The true significance of the Downing Street memos isn't what they reveal about Bush but what they reveal about Blair

MAYBE NOT A smoking gun, but this is surely another piece in the jigsaw puzzle.

The so-called Downing Street memos, which have been roiling Washington and London since the first one was published by The Times of London on May 1, can be interpreted in more than one way. They do not quite damn the Bush administration to perdition, as Representative John Conyers Jr. of Michigan and other congressional Democrats had been hoping to show at a public hearing held in the US Capitol on Thursday, but then nor do they bring much joy to the White House.

In the first memo, minutes of a meeting between British Prime Minister Tony Blair and some of his aides on July 23, 2002, recent meetings in Washington between the head of British foreign intelligence and various American officials are summarized. ''There was a perceptible shift in attitude," the memo reads. ''Military action was now seen as inevitable. Bush wanted to remove Saddam, through military action, justified by the conjunction of terrorism and WMD. But the intelligence and facts were being fixed around the policy."

The second memo is a briefing paper for Blair and his advisers written two days earlier (and published in The Times last weekend). It demonstrates concern both with the Bush administration's justification of the war and what they perceived as its lack of postwar planning. ''. . . The US military plans are virtually silent on this point," the memo reads. ''Washington could look to us to share a disproportionate share of the burden."

What the memos do show clearly is the difference between Downing Street and the White House, with London taking a back seat as the war is prepared (and the ostensible reasons for it are rehearsed) but feeling much more apprehensive about the likely consequences after a military operation.

They also further explain Tony Blair's conduct and motives over the Iraq war - and cast a strange light on the so-called ''special relationship" between Washington and London. Anyone on the eastern side of the Atlantic - and maybe on the western side as well - who reads these memos must wonder what future that relationship has, if, indeed, it had much of a past.

. . .

Both memos were written after Blair's April visit to the president in Crawford, Texas, and less than three months before the September parliamentary session where Blair spoke of a conflict that was still not inevitable, he maintained, although it looked very likely. By contrast with the first leaked memo, which suggested that a decision to invade Iraq had already been made that summer, the second memo says that at that point ''no political decision" for an invasion had been made, words which have been seized on in vindication by defenders of the Bush-Blair axis. But the pattern of events seems clear enough.

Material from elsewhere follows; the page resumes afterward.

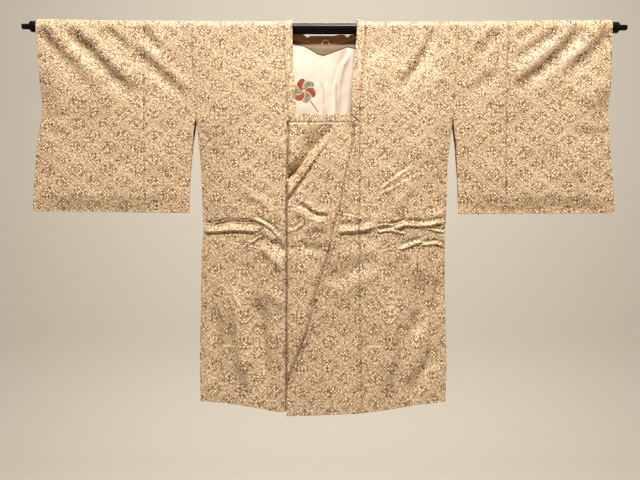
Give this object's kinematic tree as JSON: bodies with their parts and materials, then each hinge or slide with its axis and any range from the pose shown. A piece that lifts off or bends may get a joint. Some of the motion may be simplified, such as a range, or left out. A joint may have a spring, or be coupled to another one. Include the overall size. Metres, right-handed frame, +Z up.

In the summer of 2002 Downing Street knew, of course, what was generally recognized in both the British and the American press at the time - that American preparations for war were then far advanced - and to say that no precise decision for war had then been taken looks pretty much like a distinction without a difference. Nor are any bugging devices down on the ranch in Crawford needed to surmise the exchanges between the president and prime minister.

Whether or not Bush then told Blair in plain terms that a decision to invade had definitively been made, he had already told him immediately after the Sept. 11, 2001, attacks (as Sir Christopher Meyer, British ambassador in Washington at the time, has since recorded) that ''when we have dealt with Afghanistan, we must come back to Iraq" - something which was not vouchsafed to the British (or American) people at the time.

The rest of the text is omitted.